* Objective *
Output, please, exactly those lines of the listing that come before the line with "from FreeCAD import", along with that line itself.

* Data *
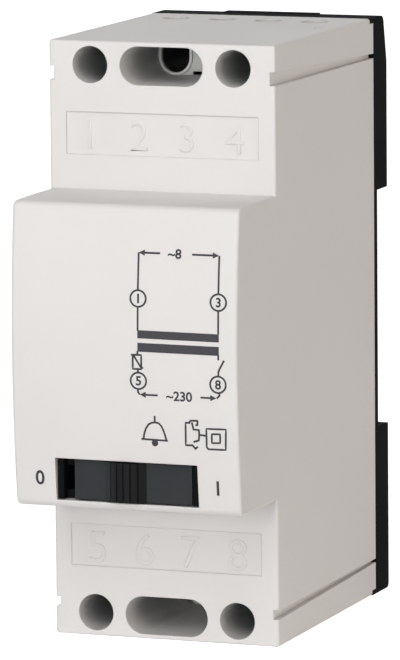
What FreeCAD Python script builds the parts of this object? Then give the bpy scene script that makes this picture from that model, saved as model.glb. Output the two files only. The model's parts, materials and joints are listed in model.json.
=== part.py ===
import FreeCAD, Part
import math
import os

import Sketcher
from FreeCAD import Placement, Rotation, Vector

# Doorbell transformer, two modules wide, for a 35 mm mounting rail.
# X runs across the module, Y goes from the front face back to the rail, Z is up.
# The origin is the centre of the rail seat, the flat that lies on the rail's face.

doc = FreeCAD.newDocument("doorbell_transformer")

# Every driving size, in millimetres
driving_sizes = {
    # outline of the case
    "case_width": 35.4,
    "case_height": 89.0,
    "nose_height": 45.0,
    "nose_reach": 15.0,  # from the shoulder face to the nose's upper and lower front edges
    "nose_crown": 1.4,  # how far the nose's face bows out between those edges
    "nose_edge_radius": 1.2,
    "nose_side_radius": 0.5,
    "outer_edge_radius": 0.4,
    "nose_taper": 0.15,  # what each side of the nose draws in at its front
    "nose_taper_length": 6.0,
    "shoulder_reach": 45.2,  # from the rail seat to the shoulder face
    "hood_gap": 1.5,  # from the rail seat to the hood's rear edge
    "end_wall_gap": 3.1,  # from the rail seat to the rear edges of the hood's end walls
    "lip_thickness": 0.8,  # of the base's lips, which lie over those edges
    "back_reach": 4.65,  # from the rail seat back to the base's rear face
    "rail_width": 35.0,
    "rail_play_above": 0.5,  # room beyond the rail's edges in its groove
    "rail_play_below": 1.2,
    "back_taper_height": 5.8,
    "back_taper": 1.2,
    "back_round": 1.3,
    "foot_round": 0.8,
    # walls of the hood
    "side_wall": 1.8,
    "end_wall": 1.2,
    "shoulder_wall": 1.8,
    "face_wall": 1.5,
    # terminals
    "terminal_margin": 2.75,  # from each side of the case to the outer terminal's share
    "screw_row_inset": 3.55,  # from the end face to the screw axes
    "access_radius": 2.75,
    "slot_bridge": 1.95,  # between the long slot and the round holes
    "slot_half_height": 2.85,
    "shaft_wall": 1.3,
    "upper_carrier_reach": 29.2,  # from the rail seat to the carriers' faces
    "lower_carrier_reach": 21.7,
    "wire_reach": 9.6,  # from the rail seat to the wire entries
    "wire_entry_radius": 2.1,
    "mark_inset_x": 2.8,
    "mark_reach": 18.5,
    "mark_radius": 0.8,
    # recessed number fields on the shoulders
    "field_inset": 2.65,
    "field_near": 0.234,  # shares of the shoulder's height
    "field_far": 0.52,
    "field_recess": 0.2,
    # grooves along the sides, near both ends
    "groove_cut": 0.8,
    "upper_groove_front": 3.9,
    "upper_groove_front_height": 2.0,
    "upper_groove_back": 5.45,
    "upper_groove_back_height": 0.7,
    "lower_groove_front": 4.15,
    "lower_groove_front_height": 1.45,
    "lower_groove_back": 4.95,
    "lower_groove_back_height": 0.55,
    # switch window and switch
    "window_inset": 6.6,  # from each side of the case
    "window_height": 6.3,
    "window_rise": 4.3,  # centre of the window above the nose's lower face
    "switch_clearance": 0.15,
    "switch_setback": 0.1,  # from the nose's front edge line back to the slider's pads
    "switch_post": 0.85,
    "switch_depth": 11.8,
    "switch_wall": 0.6,
    "switch_lip": 1.3,
    "ear_reach": 2.4,
    "ear_thickness": 1.8,
    "ear_setback": 1.65,
    "slider_pad_thickness": 1.2,
    "slider_travel": 1.6,
    "slider_end_gap": 0.15,
    "slider_play": 0.2,
    "slider_grip_width": 6.4,
    "slider_grip_rise": 1.3,
    "slider_grip_centre": 1.1,  # grip centre left of the slider's own centre
    "slider_stem_share": 0.575,  # of the slider's own length
    "rib_count": 5.0,
    "rib_cut": 0.28,
    "contact_thickness": 0.4,
    "contact_width": 3.0,
    "contact_gap": 1.6,
    "contact_bridge_gap": 0.1,
    "board_thickness": 1.0,
    "tail_length": 2.0,
    # core and windings
    "core_end_room": 20.5,  # above and below the core, for the terminals
    "core_stack_inset": 9.5,  # from each side of the case
    "core_back_gap": 3.0,  # from the rail seat to the core's rear face
    "core_front_gap": 0.4,
    "core_hole_radius": 1.7,
    "bobbin_clearance": 0.15,
    "bobbin_wall": 0.8,
    "bobbin_flange": 0.9,
    "bobbin_side_play": 0.3,
    "bobbin_corner": 2.0,
    "bobbin_end_play": 0.2,
    "primary_share": 0.545,  # of the length for both windings
    "winding_inset": 0.6,
    "winding_corner": 4.0,
    "tape_thickness": 0.15,
    "pin_radius": 0.5,
    "pin_length": 3.7,
    "pin_inset_x": 2.6,
    "pin_inset_z": 3.8,
    # terminal carriers, clamps, screws and tabs
    "carrier_play": 0.3,
    "carrier_end_play": 0.2,
    "carrier_height": 7.4,
    "carrier_gap": 0.6,  # between a shaft's inner end and the carrier's face
    "carrier_back": 3.2,
    "screw_channel_radius": 3.1,
    "probe_channel_radius": 2.25,  # at the positions behind the long slot
    "probe_channel_drop": 0.3,  # of those channels' centres, towards the core
    "screw_rim_wall": 0.4,
    "screw_rim_height": 0.4,
    "slit_height": 0.5,  # under the carrier's face, between those channels
    "slit_depth": 4.0,
    "well_depth": 6.0,
    "pillar_radius": 2.9,
    "pillar_drop": 1.3,
    "clamp_spacing": 1.3,  # between neighbouring clamps
    "clamp_height": 4.9,
    "clamp_front_wall": 1.6,
    "clamp_wall": 0.9,
    "clamp_opening": 5.1,
    "clamp_play": 0.1,
    "screw_radius": 1.5,
    "screw_head_radius": 2.1,
    "screw_head_height": 2.0,
    "screw_head_gap": 5.0,  # from the clamp's front wall to the screw head
    "screw_tip_gap": 1.2,  # from the screw's tip to the tab
    "screw_slot_width": 0.7,
    "screw_slot_depth": 1.0,
    "tab_side_play": 0.3,
    "tab_thickness": 0.6,
    "tab_tail": 4.8,
    "tab_notch": 0.6,
    # thermistor and leads
    "disc_radius": 4.0,
    "disc_thickness": 3.5,
    "disc_inset": 3.4,
    "disc_leg_spread": 2.5,
    "disc_leg_radius": 0.35,
    "disc_leg_end": 1.15,  # from the legs' ends to the leads' level runs
    "lead_radius": 0.65,
    "lead_bend": 1.6,
    "lead_drop": 2.4,  # from the tabs' ends to the leads' level runs
    # rail base and latches
    "plug_depth": 1.0,
    "plug_play": 0.15,
    "latch_inset": 10.0,  # from each side of the case to the latch channels
    "latch_step": 1.5,
    "channel_floor": 0.8,
    "channel_depth": 2.6,
    "latch_play": 0.2,
    "hook_clearance": 1.3,  # room for the rail's flange
    "hook_grip": 1.3,  # how far each hook reaches behind the rail's edge
    "hook_lead": 2.1,
    "latch_travel": 2.5,
    "latch_end_gap": 0.2,
    "latch_slot_half_width": 1.6,
    "latch_slot_start": 8.3,  # from the groove's edge
    "post_from_end": 5.5,
    "post_height": 1.5,
    "post_half_width": 1.3,
    "tool_slot_inset": 3.0,
    "tool_slot_height": 1.4,
    "tool_slot_from_end": 2.0,
    "cavity_inset": 3.7,
    "cavity_half_width": 2.4,
    "cavity_margin": 2.8,
    "cavity_floor": 1.5,
    "seat_recess_play": 0.3,
    "seat_recess_depth": 1.2,
    # latch springs
    "spring_wire_radius": 0.2,
    "spring_radius": 0.9,
    "spring_turns": 6.0,
    "spring_end_gap": 0.05,
}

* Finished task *
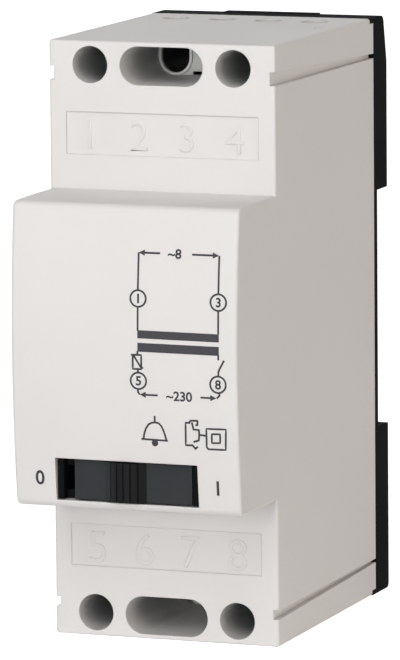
What FreeCAD Python script builds the parts of this object? Then give the bpy scene script that makes this picture from that model, saved as model.glb. Output the two files only. The model's parts, materials and joints are listed in model.json.
=== part.py ===
import FreeCAD, Part
import math
import os

import Sketcher
from FreeCAD import Placement, Rotation, Vector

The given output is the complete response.